Attacks on innocent human life
Amoris Laetitia fails to grapple with the scale of the threat to unborn children, the elderly and the disabled. Conservative estimates indicate that over one billion unborn lives have been destroyed by abortion over the last century. Yet in a document addressing challenges to the family, which is 263 pages long, there are only a small number of passing references to abortion. There is no mention of the destruction caused by artificial methods of reproduction, which have also resulted in the loss of millions of human lives. The absence of serious discussion of attacks on unborn life in this context is a grave omission.
There is also minimal reference to euthanasia and assisted suicide despite the increasing pressure for their legalization across the world. Failure to adequately discuss this threat is likewise another very regrettable omission.
Amoris Laetitia fails to adequately restate Catholic teaching on the use of contraception. This is a troubling oversight given that (i) the separation of the procreative and unitive ends of the sexual act is a major catalyst for the culture of death and that (ii) there is widespread disobedience and ignorance of the Church’s teaching in this area precisely because of the failure of the hierarchy to communicate this truth. The document’s discussion of conscience is likewise flawed both in paragraph 222, which deals with “responsible parenthood”, and in Chapter VIII which deals with the admission to the sacraments of those in public adultery.
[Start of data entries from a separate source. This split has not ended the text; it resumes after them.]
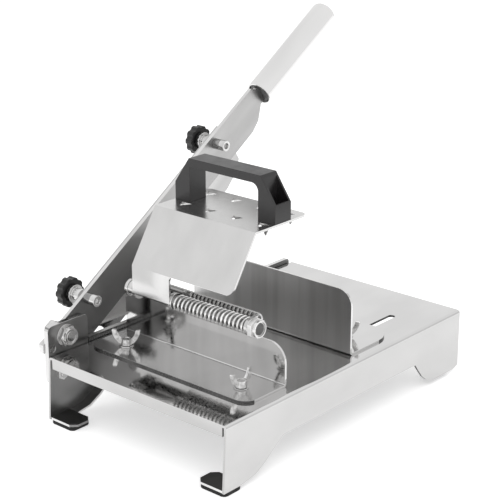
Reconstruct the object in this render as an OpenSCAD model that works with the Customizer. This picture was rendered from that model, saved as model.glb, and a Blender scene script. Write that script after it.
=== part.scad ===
// Frozen meat slicer: a bent steel table, a blade on a swinging arm, a fixed front guide,
// a sliding rear guide and a spring-fed pusher plate. Millimetres, +Z up, +X to the right
// along the front edge, +Y to the back. The origin is the middle of the base on the floor.

/* [Base] */
// Width of the table
base_w = 200; // [190:1:230]
// Depth of the table
base_d = 316; // [300:1:350]
// Height of the table's top
table_z = 60; // [55:1:80]
// Thickness of the table's sheet
base_t = 2; // [1.5:0.1:3]
// Outer radius of the table's bends
bend_r = 3; // [2.5:0.1:4]
// Depth of the front and rear lips
lip_h = 10; // [7:0.5:14]
// Length of the notch at each end of a lip
lip_notch = 4.2; // [3:0.1:6]
// Height of the arch between the legs
arch_z = 28; // [20:1:36]
// Distance from the table's end to the arch's straight top
arch_in = 68; // [62:1:88]
// Length of a front foot
foot_l = 21.4; // [18:0.2:26]
// Length of a rear foot
rear_foot_l = 31.5; // [24:0.5:34]
// How far the front feet stand out ahead
foot_out = 3; // [0:0.5:6]
// Width of the foot tabs
tab_w = 30; // [22:1:34]
// Height of the rubber pads
pad_h = 4; // [3:0.5:6]
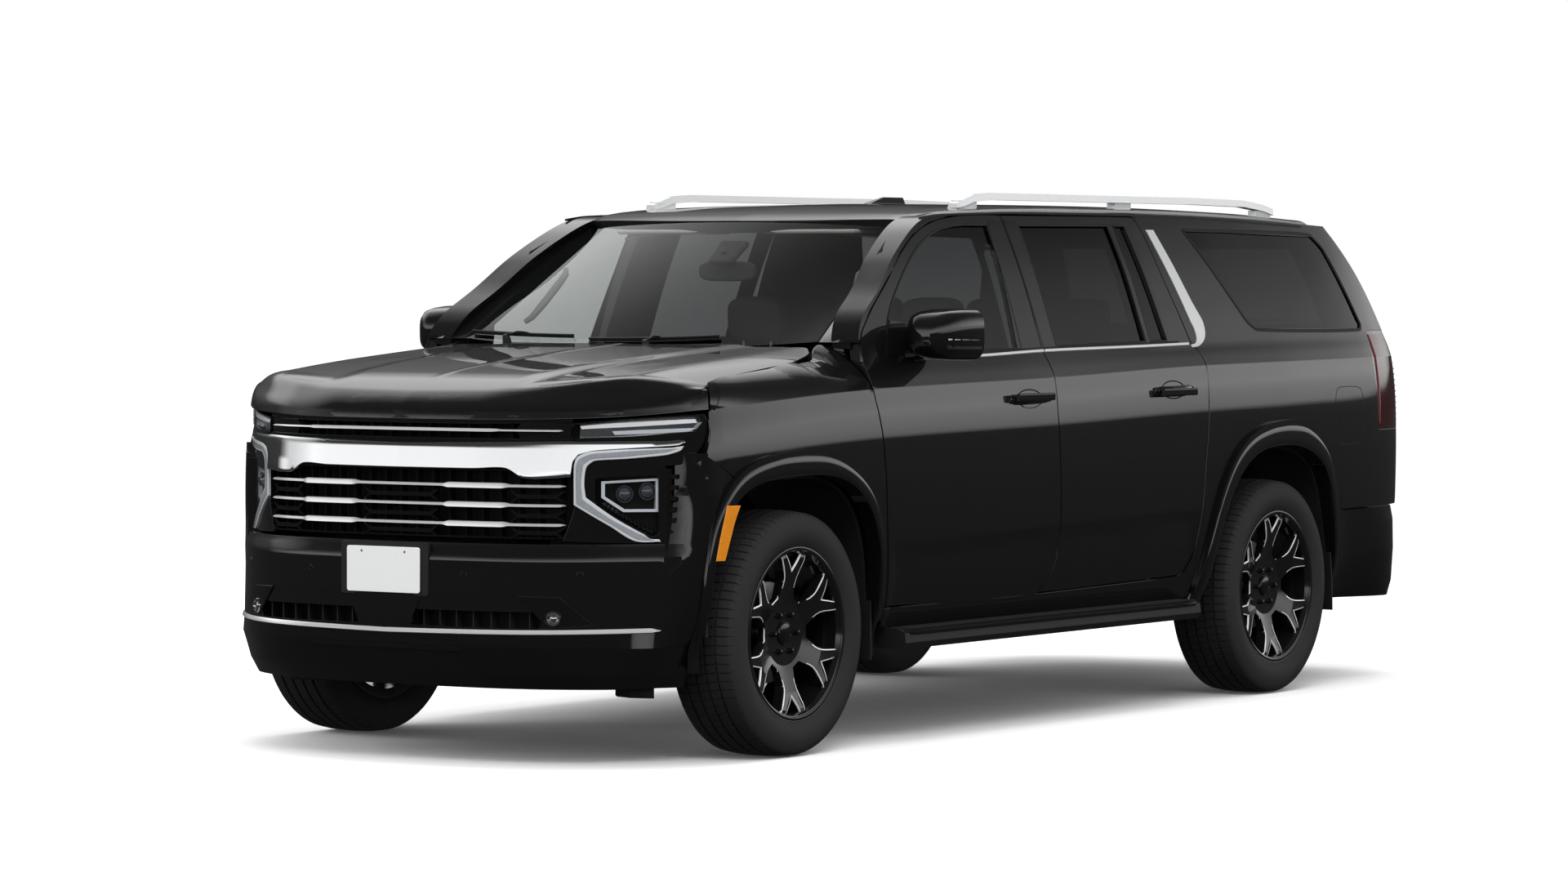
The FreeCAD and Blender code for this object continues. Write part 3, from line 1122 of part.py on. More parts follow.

Paragraph 303 is of particular concern, especially in the following assertion:
“Yet conscience can do more than recognize that a given situation does not correspond objectively to the overall demands of the Gospel. It can also recognize with sincerity and honesty what for now is the most generous response which can be given to God, and come to see with a certain moral security that it is what God himself is asking amid the concrete complexity of one’s limits, while yet not fully the objective ideal. In any event, let us recall that this discernment is dynamic; it must remain ever open to new stages of growth and to new decisions which can enable the ideal to be more fully realized.”
This statement seems to adopt a false understanding of the “law of gradualness” and suggest that there are certain occasions when sin is not only unavoidable but even actively willed by God for that person. This would clearly be unacceptable.
This is only a brief introduction to the very numerous problems to found within Amoris Laetitia. It will take further study to fully draw out all the implications of the text but it is already abundantly clear that the document fails to give a clear and faithful exposition of Catholic doctrine and leads inescapably to conclusions that could result in violations of the immutable teaching of the Catholic Church, and those disciplines which are inextricably founded upon it. Our initial overview provides sufficient cause to regard this document as a threat to the integrity of the Catholic faith and the authentic good of the family.
We reiterate once again that we make these criticisms with great reverence for the office of the papacy but with the consciousness of our duties as lay Catholics towards the good of the Church, and our duties as pro-life/pro-family campaigners to work to protect the family and its most vulnerable members.
Voice of the Family is an international coalition of 26 pro-life/pro-family organisations and was present in Rome throughout both the Extraordinary (2014) and Ordinary Synods of the Family (2015). Voice of the Family has published in-depth analyses of the Synods’ official documents.